In the case of individual papers, please submit abstracts between 500 and 1000 words (references included) together with a title and 5 keywords. The abstracts should be prepared for blind review (with name, institutional affiliation, contact details, and the title of the proposal in a separate file).

In the case of pre-constituted panels, the conveners are asked to submit a panel proposal including the title, a 300- to 500-word justification for the panel and 300- to 500-word abstracts (references included) for each of the three presentations making up the panel accompanied by a title and 5 keywords. Also included should be names and institutional affiliation for the three presenters and the name, institutional affiliation, contact details, and institutional affiliation for the chair. Panel conveners will be also requested to conform to the Good Practice Policy making sure that at least two of the panellists (including the convener/chair) are female.

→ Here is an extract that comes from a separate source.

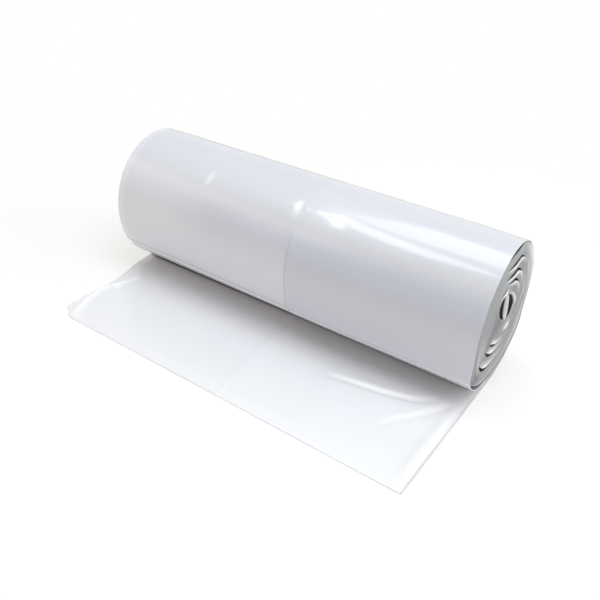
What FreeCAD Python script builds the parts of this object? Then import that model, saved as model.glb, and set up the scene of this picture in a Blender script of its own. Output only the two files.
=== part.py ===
import FreeCAD, Part
import math
import os

# A coreless roll of plastic bags lying on its side, with its loose end drawn out flat in front of it.
# The bags are one long web of folded film, wound on itself. X runs along the roll, -Y is the side that
# the loose end lies on, and Z is up from the surface that the roll rests on. The origin is on that
# surface, under the middle of the roll. All sizes are in millimetres.

# The web
WEB_WIDTH = 305.0           # length of the roll, which is the folded width of the bags
WEB_THICKNESS = 1.0         # the folded plies of one bag, as in the last turn and the loose end
FOLD_OFFSET = 10.5          # the bags' lengthwise fold, from the middle of the roll towards +X
FOLD_STEP = 0.3             # the plies that end at the fold, so that the web is thinner on its +X side

# The winding
TURNS = 10                  # turns from the hollow to the loose end
TURN_THICKNESS = 3.0        # a turn inside the roll, where several layers of the web press together
CLOSE_GAP = 0.4             # air between two turns that lie close
LOOSE_EVERY = 2             # counted from outside, each turn of this number lies slack over the next
TOP_SLACK = 1.4             # extra air under a slack turn at the top of the roll
BOTTOM_SLACK = 1.75         # and over it at the bottom
GAP_DEPTH = 16.0            # the turns stand apart this far in from each end, and press together further in
HOLLOW_WIDTH = 30.0         # the hollow that the winding leaves where a core would be
HOLLOW_HEIGHT = 24.0
INNER_FOLD_GAP = 1.5        # from the crest of the fold that the web starts with to the turn over it
INNER_LEAN = 4.0            # the first turn's top leans this far to +Y, and its bottom to -Y
FLAT_SPOT = 28.0            # width of the flat that the roll's weight presses on it

# The loose end
TAIL_REACH = 128.0          # from under the middle of the roll to the middle of the cut edge
CUT_SLANT = 5.0             # the cut edge reaches this much further at +X than at -X
DRAWN_IN = 11.0             # the side edge at -X is drawn in by this much,
DRAWN_IN_FROM = 20.0        # on the stretch between these two distances
DRAWN_IN_TO = 74.0          # from under the middle of the roll
CORNER_CUT_X = 14.0         # the corner between that edge and the cut edge is turned under
CORNER_CUT_Y = 8.0

INNER, OUTER = 0, 1             # the web's two faces
PITCH = TURN_THICKNESS + CLOSE_GAP
QUARTERS = 4 * TURNS            # the winding is counted in quarter turns, from a bottom to a bottom
CUTTER_MARGIN = CLOSE_GAP / 2   # cutters pass the web's faces by this much, and stay off the next turn
TAIL_STOCK = TAIL_REACH + CUT_SLANT     # reach of the loose end before its edge is cut


def at(y, z):
    """A point of the roll's section, on the plane of its -X end."""
    return FreeCAD.Vector(-WEB_WIDTH / 2, y, z)


def line(start, end):
    return Part.LineSegment(start, end).toShape()


def arc(centre, start, end):
    """The short arc about a centre."""
    half_way = (start - centre + end - centre).normalize() * start.distanceToPoint(centre)
    return Part.Arc(start, centre + half_way, end).toShape()


def quarter(start, corner, end):
    """A quarter of an oval in two tangent arcs, which leaves start towards the corner and meets end from it."""
    middle = start + end - corner
    long_end, short_end = sorted((start, end), key=lambda point: -point.distanceToPoint(middle))
    along, across = long_end - middle, short_end - middle
    half_length, half_width = along.Length, across.Length
    diagonal = math.hypot(half_length, half_width)
    tight = diagonal * (diagonal - half_length + half_width) / (2 * half_length)
    wide = diagonal * (diagonal + half_length - half_width) / (2 * half_width)
    tight_centre = long_end - along * (tight / half_length)
    wide_centre = short_end - across * (wide / half_width)
    joint = tight_centre + (along * (half_width / half_length)
                            + across * (half_length / half_width)).normalize() * tight
    arcs = [arc(tight_centre, long_end, joint), arc(wide_centre, joint, short_end)]
    return arcs if long_end is start else arcs[::-1]


def run_edges(marks):
    """Edges through marks: each is a point and the corner that the curve to it bends round, if any."""
    edges = []
    for (start, _), (end, corner) in zip(marks, marks[1:]):
        edges += quarter(start, corner, end) if corner else [line(start, end)]
    return edges


def strip(first, second, length):
    """The solid between two runs of marks that go the same way, drawn out along the roll."""
    outline = run_edges(first) + [line(first[-1][0], second[-1][0])]
    outline += run_edges(second)[::-1] + [line(second[0][0], first[0][0])]
    return Part.Face(Part.Wire(outline)).extrude(FreeCAD.Vector(length, 0, 0))


def slack_turns(station):
    """How many slack turns the winding has laid by this quarter mark."""
    return sum(1 for turn in range(1, station // 4 + 1) if (TURNS - 1 - turn) % LOOSE_EVERY == 0)


def side_reach(station):
    return HOLLOW_WIDTH / 2 + PITCH * station / 4


def top_reach(station):
    return HOLLOW_HEIGHT / 2 + PITCH * station / 4 + TOP_SLACK * slack_turns(station)


def bottom_reach(station):
    return HOLLOW_HEIGHT / 2 + PITCH * station / 4 + BOTTOM_SLACK * slack_turns(station)


def thickness(station):
    return WEB_THICKNESS if station > QUARTERS - 4 else TURN_THICKNESS


def hollow_level():
    """Height of the hollow's middle, which puts the underside of the last turn on the floor."""
    return bottom_reach(QUARTERS) + thickness(QUARTERS)


def side_level(station):
    """Height at which a turn is widest: half-way between its top and its bottom."""
    start = station - station % 4
    return hollow_level() + (top_reach(start) - bottom_reach(start)) / 2


def lean(station):
    """Sideways shift of a turn's top and bottom, which the outermost turn has lost."""
    return INNER_LEAN * (1 - station / QUARTERS)


def mark_points(station, face, offset=0):
    """Where one face of the web, or a line this far outside it, passes a quarter mark.

    The marks of each turn are its bottom, its -Y side, its top and its +Y side. A bottom has two
    points, the ends of its flat.
    """
    depth = face * thickness(station) + offset
    if station % 4 == 0:
        flat = FLAT_SPOT / 2 * station / QUARTERS
        low = hollow_level() - bottom_reach(station) - depth
        return [at(flat - lean(station), low), at(-flat - lean(station), low)]
    if station % 4 == 2:
        return [at(lean(station), hollow_level() + top_reach(station) + depth)]
    outwards = -1 if station % 4 == 1 else 1
    return [at(outwards * (side_reach(station) + depth), side_level(station))]


def flat(station, face):
    return [(point, None) for point in mark_points(station, face)]


def winding(first, last, face, offset=0):
    """Marks of one face of the web from the end of one quarter mark to the start of another."""
    points = mark_points(first, face, offset)
    marks = [(points[-1], None)]
    for station in range(first + 1, last + 1):
        start = points[-1]
        points = mark_points(station, face, offset)
        leaves_level = station % 2 == 1
        corner = at(points[0].y, start.z) if leaves_level else at(start.y, points[0].z)
        marks.append((points[0], corner))
        if len(points) == 2 and station < last:
            marks.append((points[1], None))
    return marks


def first_fold(face):
    """The web's first stretch: an upright fold in the hollow, and a round bend into the first side."""
    upright = TURN_THICKNESS * (face - 0.5)
    side = mark_points(1, face)[0]
    crest = hollow_level() + top_reach(2) - INNER_FOLD_GAP
    bend = (side_reach(1) - TURN_THICKNESS / 2) / 2
    low = side.z - bend - TURN_THICKNESS * face
    middle = bend - side_reach(1)
    return [(at(upright, crest), None), (at(upright, side.z), None), (at(middle, low), at(upright, low)),
            (side, at(side.y, low))]


def make_body():
    """The wound roll without its hollow and gaps, and the loose end that leaves from under it."""
    upper = flat(QUARTERS, INNER)[1:]
    lower = winding(QUARTERS - 4, QUARTERS, OUTER)
    for run in (upper, lower):
        run.append((at(-TAIL_STOCK, run[-1][0].z), None))
    return strip(lower, upper, WEB_WIDTH)


def make_hollow():
    return strip(first_fold(INNER) + winding(1, 4, INNER)[1:], first_fold(OUTER)[:3], WEB_WIDTH)


def make_gap():
    """The air between the turns at one end: one long spiral, from the hollow to the loose end."""
    inside = first_fold(OUTER)[2:] + winding(1, QUARTERS - 4, OUTER)[1:] + flat(QUARTERS - 4, OUTER)[1:]
    outside = flat(4, INNER)[:1] + winding(4, QUARTERS, INNER) + flat(QUARTERS, INNER)[1:]
    return strip(inside, outside, GAP_DEPTH)


def open_turns(body):
    """Opens the hollow right through, and the gap between the turns at both ends."""
    near_gap, far_gap = make_gap(), make_gap()
    near_gap.translate(FreeCAD.Vector(WEB_WIDTH - GAP_DEPTH, 0, 0))
    return body.cut(make_hollow()).cut(far_gap).cut(near_gap)


def on_floor(x, y):
    """A point just below the surface that the roll rests on, where cutters start."""
    return FreeCAD.Vector(x, y, -CUTTER_MARGIN)


def trim_loose_end(web):
    """Cuts the loose end to its outline: its side edge drawn in, its corner turned under, its slanting end."""
    side = -WEB_WIDTH / 2
    drawn = side + DRAWN_IN
    end_at_side = -TAIL_REACH + CUT_SLANT / 2
    end_far = -TAIL_REACH - CUT_SLANT / 2
    half_way = -(DRAWN_IN_FROM + DRAWN_IN_TO) / 2
    draw = Part.BezierCurve()
    draw.setPoles([on_floor(side, -DRAWN_IN_FROM), on_floor(side, half_way),
                   on_floor(drawn, half_way), on_floor(drawn, -DRAWN_IN_TO)])
    beyond = -TAIL_STOCK - CUT_SLANT
    corners = [on_floor(drawn, -DRAWN_IN_TO), on_floor(drawn, end_at_side + CORNER_CUT_Y),
               on_floor(drawn + CORNER_CUT_X, end_at_side), on_floor(-side, end_far),
               on_floor(-side + DRAWN_IN, end_far), on_floor(-side + DRAWN_IN, beyond),
               on_floor(side - DRAWN_IN, beyond), on_floor(side - DRAWN_IN, -DRAWN_IN_FROM),
               on_floor(side, -DRAWN_IN_FROM)]
    outline = [draw.toShape()] + [line(start, end) for start, end in zip(corners, corners[1:])]
    height = WEB_THICKNESS + 2 * CUTTER_MARGIN
    return web.cut(Part.Face(Part.Wire(outline)).extrude(FreeCAD.Vector(0, 0, height)))


def step_at_fold(web):
    """Takes the plies that end at the lengthwise fold off the web's +X side, on the roll and the loose end."""
    thinner = WEB_WIDTH / 2 - FOLD_OFFSET
    on_roll = strip(winding(QUARTERS - 4, QUARTERS, OUTER, -FOLD_STEP),
                    winding(QUARTERS - 4, QUARTERS, OUTER, CUTTER_MARGIN), thinner)
    on_loose_end = Part.makeBox(thinner, TAIL_STOCK - FLAT_SPOT / 2, FOLD_STEP + CUTTER_MARGIN,
                                at(-TAIL_STOCK, WEB_THICKNESS - FOLD_STEP))
    for cutter in (on_roll, on_loose_end):
        cutter.translate(FreeCAD.Vector(WEB_WIDTH / 2 + FOLD_OFFSET, 0, 0))
        web = web.cut(cutter)
    return web


def make_bag_roll():
    return step_at_fold(trim_loose_end(open_turns(make_body())))


def main():
    os.makedirs("parts", exist_ok=True)
    make_bag_roll().exportStep("parts/bag_roll.step")


main()
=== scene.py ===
import math

import bpy
import numpy as np
from bpy.props import FloatProperty, FloatVectorProperty, IntProperty, PointerProperty
from mathutils import Matrix, Vector, noise


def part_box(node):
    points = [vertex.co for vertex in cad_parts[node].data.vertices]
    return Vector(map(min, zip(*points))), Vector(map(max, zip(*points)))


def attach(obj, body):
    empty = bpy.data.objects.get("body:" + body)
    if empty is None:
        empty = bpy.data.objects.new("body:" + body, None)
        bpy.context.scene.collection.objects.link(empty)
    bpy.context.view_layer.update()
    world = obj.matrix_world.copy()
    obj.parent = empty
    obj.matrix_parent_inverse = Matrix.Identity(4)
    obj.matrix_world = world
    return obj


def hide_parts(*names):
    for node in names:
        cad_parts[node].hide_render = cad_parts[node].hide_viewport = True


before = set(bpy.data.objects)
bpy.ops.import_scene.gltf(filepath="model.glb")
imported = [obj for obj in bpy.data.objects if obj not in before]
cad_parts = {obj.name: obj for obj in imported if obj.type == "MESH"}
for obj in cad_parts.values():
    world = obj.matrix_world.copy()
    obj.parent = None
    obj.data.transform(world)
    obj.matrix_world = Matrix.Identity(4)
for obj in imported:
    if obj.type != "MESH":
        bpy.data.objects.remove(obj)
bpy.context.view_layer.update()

bl_info = {
    "name": "Roll of plastic bags",
    "version": (1, 0, 0),
    "blender": (4, 5, 0),
    "location": "3D View > Sidebar > Bag Roll",
    "description": "Winds a coreless roll of folded film bags and draws out its loose end",
    "category": "Add Mesh",
}

# X runs along the roll, -Y is the side that the loose end lies on, Z is up. Sections are (y, z) points.
# A turn is followed by its angle, from its bottom to its front at -Y, its top and its back.
MM = 0.001
LOW, HIGH = (Vector(corner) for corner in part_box("bag_roll"))

# The slack places, where a turn stands off the turn inside it: the turn, the angle of the middle of the slack
# and how far it runs to lower and to higher angles in degrees, its depth in mm, and how far out the turns
# inside it stand, which also sets how much painted light their edges get, and how many turns that reaches. A
# depth of 0 is a place where the turns only stand out a little and get painted light on their edges.
SLACK_PLACES = (
    (75, 177, 36, 18, 4.0, 0.0, 3.0), (54, 175, 26, 60, 1.2, 1.0, 6.0), (36, 180, 38, 80, 1.8, 1.0, 6.0),
    (23, 192, 38, 80, 1.7, 0.8, 5.0), (5, 235, 90, 80, 0.0, 0.9, 4.0), (15, 146, 30, 26, 0.0, 1.0, 9.0),
    (22, -29, 26, 26, 1.4, 1.0, 9.0), (33, 18, 36, 24, 2.0, 1.0, 5.5), (42, 20, 42, 30, 2.3, 1.0, 6.0),
    (56, 24, 46, 32, 2.4, 0.9, 7.0), (75, 4, 56, 60, 2.2, 0.3, 4.0), (75, 232, 54, 70, 0.0, 0.8, 13.0),
    (58, 238, 50, 52, 0.9, 0.5, 4.0), (45, 262, 60, 50, 0.8, 0.5, 4.0), (62, 55, 45, 40, 0.0, 0.3, 22.0),
    (75, 300, 50, 55, 0.0, 0.4, 14.0),
)

# The section's reach above and below its middle level, in mm, for the turns inside and for the last turn.
# The last turn ends further out than it starts, by LAST_GROWTH, and by BOTTOM_GROWTH at its bottom.
TURNS_TOP, TURNS_BOTTOM = 52.1, 50.3
LAST_TOP, LAST_BOTTOM = 52.65, 51.0
LAST_GROWTH, BOTTOM_GROWTH = 3.4, 3.55
INSIDE_LAST = 0.5    # how far the turns inside stay within the last turn's front and back, in mm
FLAT_END = 8         # how sharply the film turns up at the ends of the flat spot

# The flattened turns in the hollow, in mm: half the first one's width and height, how much each turn adds to
# them, and how far the web sways sideways; then how much painted light their edges get.
CORE_WIDTH, CORE_HEIGHT = 0.3, 10.0
CORE_WIDER, CORE_HIGHER = 0.42, 0.13
CORE_SWAY = 0.3
CORE_PAINTED_LIGHT = 0.6
LOW_CUPPING = 0.2    # share of the cupping that is left below the middle level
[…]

In line with the Good Practice Policy of the British Philosophical Association and the Society for Women in Philosophy, the conference organizers have already ensured gender parity among keynotes and will do their best to do so for the other conference delegates. To offset unconscious biases against accepting female work demonstrated in different fields in recent studies, the papers will be blind-reviewed.
We hope for an edited volume to result from the conference. In case of publication the organizers as editors will also ensure that women are well represented.